Cabinet approval of the new plan is far from assured. Ministers from Sharon's Likud Party who grudgingly backed the plan before the referendum withdrew their support, saying they were obligated by the nonbinding vote. Party members turned the plan down by a margin of about 60 to 40 percent.

The idea of Sharon and the Likud leading a drive to evacuate Jewish settlements in the Palestinian areas was jarring to many and unbelievable to others.

In a series of Cabinet posts over more than two decades, Sharon has been the primary mover in building and expansion of settlements, to the delight of his party, which holds to an ideology claiming all the areas now under Israeli control and rejecting creation of a Palestinian state.

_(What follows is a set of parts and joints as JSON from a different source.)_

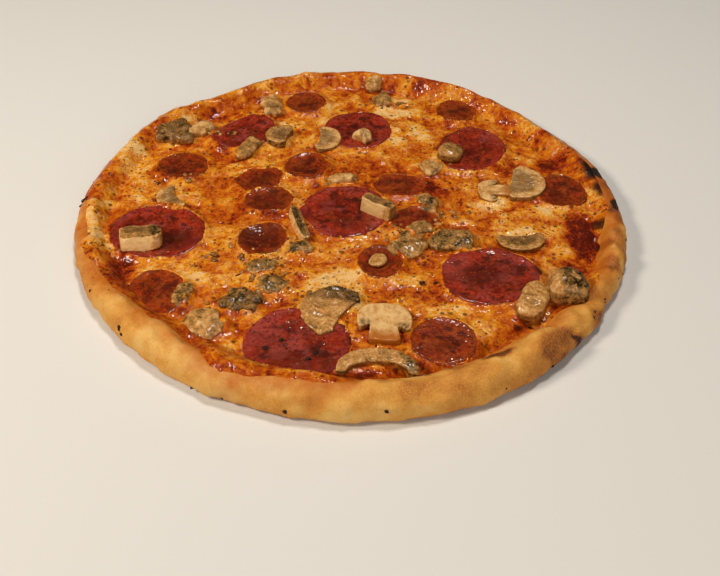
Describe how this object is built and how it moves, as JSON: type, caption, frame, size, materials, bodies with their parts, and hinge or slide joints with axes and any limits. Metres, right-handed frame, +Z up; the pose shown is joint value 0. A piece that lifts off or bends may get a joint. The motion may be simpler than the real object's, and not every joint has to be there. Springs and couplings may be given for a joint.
{
  "type": "diavola pizza",
  "caption": "Round baked pizza with a raised dough rim, melted cheese and sauce, spicy salami slices and cooked mushroom pieces.",
  "frame": {"origin": "middle of the resting side, under the middle of the bounding box", "axes": "+Z up through the pizza, +Y away from the eater, +X to the eater's right"},
  "size_m": [0.3062, 0.3088, 0.0218],
  "materials": {
    "crust": "baked dough, pale gold with brown and charred spots",
    "cheese": "melted cheese and tomato sauce, oily and mottled",
    "salami_wide": "baked salami, bright red with darker fat and pepper specks, oily",
    "salami_narrow": "baked salami, brick red to brown, oily",
    "mushroom": "cooked mushroom, cream flesh and brown gills and skin"
  },
  "bodies": {
    "root": {"crust": "crust", "cheese": "cheese", "salami_wide_01": "salami_wide", "salami_wide_02": "salami_wide", "salami_wide_03": "salami_wide", "salami_wide_04": "salami_wide", "salami_wide_05": "salami_wide", "salami_wide_06": "salami_wide", "salami_wide_07": "salami_wide", "salami_narrow_01": "salami_narrow", "salami_narrow_02": "salami_narrow", "salami_narrow_03": "salami_narrow", "salami_narrow_04": "salami_narrow", "salami_narrow_05": "salami_narrow", "salami_narrow_06": "salami_narrow", "salami_narrow_07": "salami_narrow", "salami_narrow_08": "salami_narrow", "salami_narrow_09": "salami_narrow", "salami_narrow_10": "salami_narrow", "salami_narrow_11": "salami_narrow", "salami_narrow_12": "salami_narrow", "salami_narrow_13": "salami_narrow", "mushroom_01": "mushroom", "mushroom_02": "mushroom", "mushroom_03": "mushroom", "mushroom_04": "mushroom", "mushroom_05": "mushroom", "mushroom_06": "mushroom", "mushroom_07": "mushroom", "mushroom_08": "mushroom", "mushroom_09": "mushroom", "mushroom_10": "mushroom", "mushroom_11": "mushroom", "mushroom_12": "mushroom", "mushroom_13": "mushroom", "mushroom_14": "mushroom", "mushroom_15": "mushroom", "mushroom_16": "mushroom", "mushroom_17": "mushroom", "mushroom_18": "mushroom", "mushroom_19": "mushroom", "mushroom_20": "mushroom", "mushroom_21": "mushroom", "mushroom_22": "mushroom", "mushroom_23": "mushroom", "mushroom_24": "mushroom", "mushroom_25": "mushroom", "mushroom_26": "mushroom", "mushroom_27": "mushroom", "mushroom_28": "mushroom", "mushroom_29": "mushroom", "mushroom_30": "mushroom", "mushroom_31": "mushroom", "mushroom_32": "mushroom", "mushroom_33": "mushroom", "mushroom_34": "mushroom", "mushroom_35": "mushroom"}
  },
  "joints": []
}
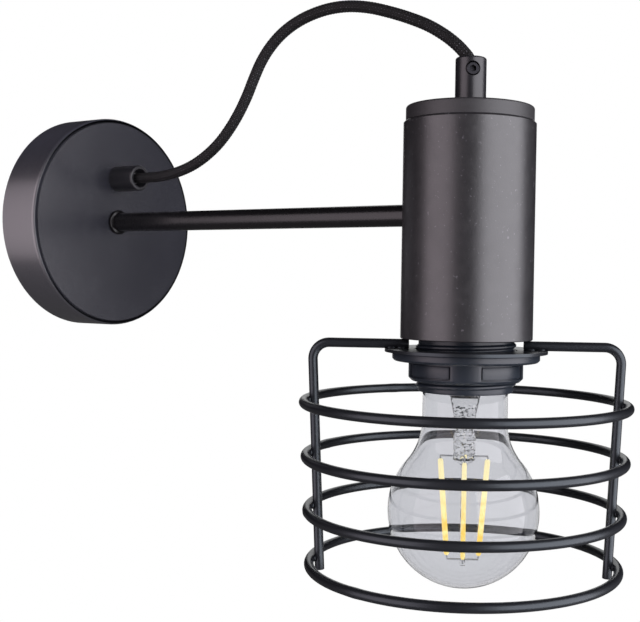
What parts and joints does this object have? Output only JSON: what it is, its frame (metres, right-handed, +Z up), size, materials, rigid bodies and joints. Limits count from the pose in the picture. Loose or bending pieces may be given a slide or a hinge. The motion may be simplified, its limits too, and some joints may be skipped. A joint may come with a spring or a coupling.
{
  "type": "cage wall light",
  "caption": "Wall light with a round canopy, a straight arm, a tubular lamp housing, a wire ring cage round a clear filament bulb and a textile cord looped over the arm.",
  "frame": {"origin": "on the wall plane, at the middle between the bracket's two wall slots, level with the arm", "axes": "+Z up; the wall's face is the plane y = 0 and the lamp stands out along -Y; +X is to the right of someone who faces the wall"},
  "size_m": [0.1306, 0.2823, 0.2375],
  "materials": {
    "canopy_coat": "satin graphite powder coat",
    "lamp_coat": "satin graphite powder coat",
    "arm_coat": "smooth black powder coat",
    "cage_coat": "satin black powder coat",
    "grip_plastic": "satin moulded black",
    "black_steel": "blackened steel",
    "cord_braid": "black braided textile sleeve",
    "holder_plastic": "satin moulded bluish black",
    "insert_white": "white steatite",
    "zinc_steel": "zinc-plated steel",
    "brass": "plain brass",
    "copper_spring": "spring bronze",
    "block_plastic": "natural polyamide",
    "core_brown": "brown insulation",
    "core_blue": "blue insulation",
    "core_earth": "green and yellow insulation",
    "bulb_glass": "clear smooth glass",
    "stem_glass": "clear pressed glass",
    "bulb_metal": "nickel-plated screw cap",
    "cap_glass": "black glass insulator",
    "solder": "dull solder",
    "filament": "amber phosphor on a light strip"
  },
  "bodies": {
    "lamp": {"wall_bracket": "zinc_steel", "canopy": "canopy_coat", "terminal_block": "block_plastic", "terminal_tubes": "brass", "terminal_screws": "zinc_steel", "block_screw": "zinc_steel", "earth_screw": "brass", "core_live": "core_brown", "core_neutral": "core_blue", "earth_lead": "core_earth", "canopy_grip": "grip_plastic", "canopy_grip_nipple": "zinc_steel", "canopy_grip_nut": "zinc_steel", "arm_tube": "arm_coat", "arm_collar": "arm_coat", "arm_stud_wall": "zinc_steel", "arm_nut_wall": "zinc_steel", "arm_washer_wall": "zinc_steel", "arm_stud_lamp": "zinc_steel", "arm_nut_lamp": "zinc_steel", "arm_washer_lamp": "zinc_steel", "housing": "lamp_coat", "housing_cap": "lamp_coat", "holder_rod": "zinc_steel", "rod_nuts": "zinc_steel", "top_grip": "grip_plastic", "cord": "cord_braid", "cord_in_canopy": "cord_braid", "cord_in_housing": "cord_braid", "holder_dome": "holder_plastic", "holder_insert": "insert_white", "holder_contact": "copper_spring", "holder_shell": "brass", "holder_skirt": "holder_plastic"},
    "rim_screw_top": {"rim_screw_top": "black_steel"},
    "rim_screw_bottom": {"rim_screw_bottom": "black_steel"},
    "top_grip_screw": {"top_grip_screw": "black_steel"},
    "canopy_grip_screw": {"canopy_grip_screw": "black_steel"},
    "cage": {"cage_plate": "cage_coat", "cage_upright_front": "cage_coat", "cage_upright_back": "cage_coat", "cage_ring_1": "cage_coat", "cage_ring_2": "cage_coat", "cage_ring_3": "cage_coat", "cage_ring_4": "cage_coat"},
    "shade_ring": {"shade_ring": "holder_plastic"},
    "bulb_tip": {"bulb_contact": "solder"},
    "bulb": {"bulb_insulator": "cap_glass", "bulb_cap": "bulb_metal", "bulb_glass": "bulb_glass", "bulb_stem": "stem_glass", "bulb_filaments": "filament", "bulb_leads": "zinc_steel"}
  },
  "joints": [
    {"name": "bulb_travel", "type": "slide", "parent": "lamp", "child": "bulb_tip", "axis": [0, 0, -1], "range_m": [0, 0.0236]},
    {"name": "bulb_turn", "type": "hinge", "parent": "bulb_tip", "child": "bulb", "pos_m": [0, -0.217, 0], "axis": [0, 0, -1], "range_deg": [0, 2350]},
    {"name": "cage_drop", "type": "slide", "parent": "lamp", "child": "cage", "axis": [0, 0, -1], "range_m": [0, 0.015]},
    {"name": "shade_ring_turn", "type": "hinge", "parent": "cage", "child": "shade_ring", "pos_m": [0, -0.217, 0], "axis": [0, 0, -1], "range_deg": [0, 2170]},
    {"name": "rim_screw_top_out", "type": "slide", "parent": "lamp", "child": "rim_screw_top", "axis": [0, 0, 1], "range_m": [0, 0.006]},
    {"name": "rim_screw_bottom_out", "type": "slide", "parent": "lamp", "child": "rim_screw_bottom", "axis": [0, 0, -1], "range_m": [0, 0.006]},
    {"name": "top_grip_screw_out", "type": "slide", "parent": "lamp", "child": "top_grip_screw", "axis": [-0.7986, -0.6018, 0], "range_m": [0, 0.002]},
    {"name": "canopy_grip_screw_out", "type": "slide", "parent": "lamp", "child": "canopy_grip_screw", "axis": [1, 0, 0], "range_m": [0, 0.002]}
  ],
  "couplings": [
    {"joint": "bulb_turn", "follows": "bulb_travel", "rad_per_m": 1731.4},
    {"joint": "shade_ring_turn", "follows": "cage_drop", "rad_per_m": 2513.3}
  ]
}
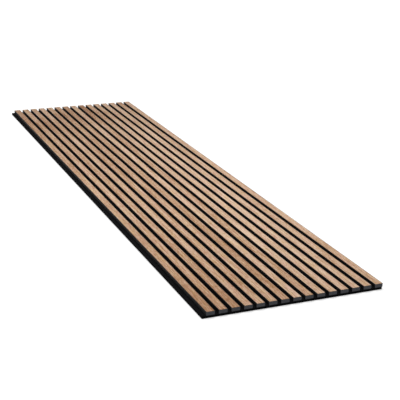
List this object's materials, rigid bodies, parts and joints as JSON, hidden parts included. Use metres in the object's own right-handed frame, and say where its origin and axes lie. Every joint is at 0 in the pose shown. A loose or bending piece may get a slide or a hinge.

Agreeing to put a settlement removal plan to a party vote is considered one of Sharon's biggest political blunders. Public opinion polls show that up to two-thirds of the electorate support the proposal.

Promoting his failed original plan, Sharon said there is no future for 7,500 Jewish settlers among 1.3 million Palestinians in the Gaza Strip, and the 21 settlements there must be sacrificed to assure the existence of settlements in the West Bank, where more than 200,000 Jews live in about 150 settlements.

In another development, the annual report of Amnesty International charged Israel with collective punishment in the West Bank and Gaza Strip in 2003, when more than 600 Palestinians were killed. It also said about 200 Israelis were killed in Palestinian attacks. The report was released Wednesday.

The "collective punishment" label was applied to Israel' destruction of Palestinian houses and farmland. Israel has a policy of destroying the houses of families of suicide bombers as a punishment and deterrent measure.

Also, over the past two weeks, Israeli forces knocked down dozens of Palestinian houses in the Rafah refugee camp in a large-scale operation aimed at finding weapons-smuggling tunnels under the Egyptian border.

The Israeli government had no immediate comment on the report.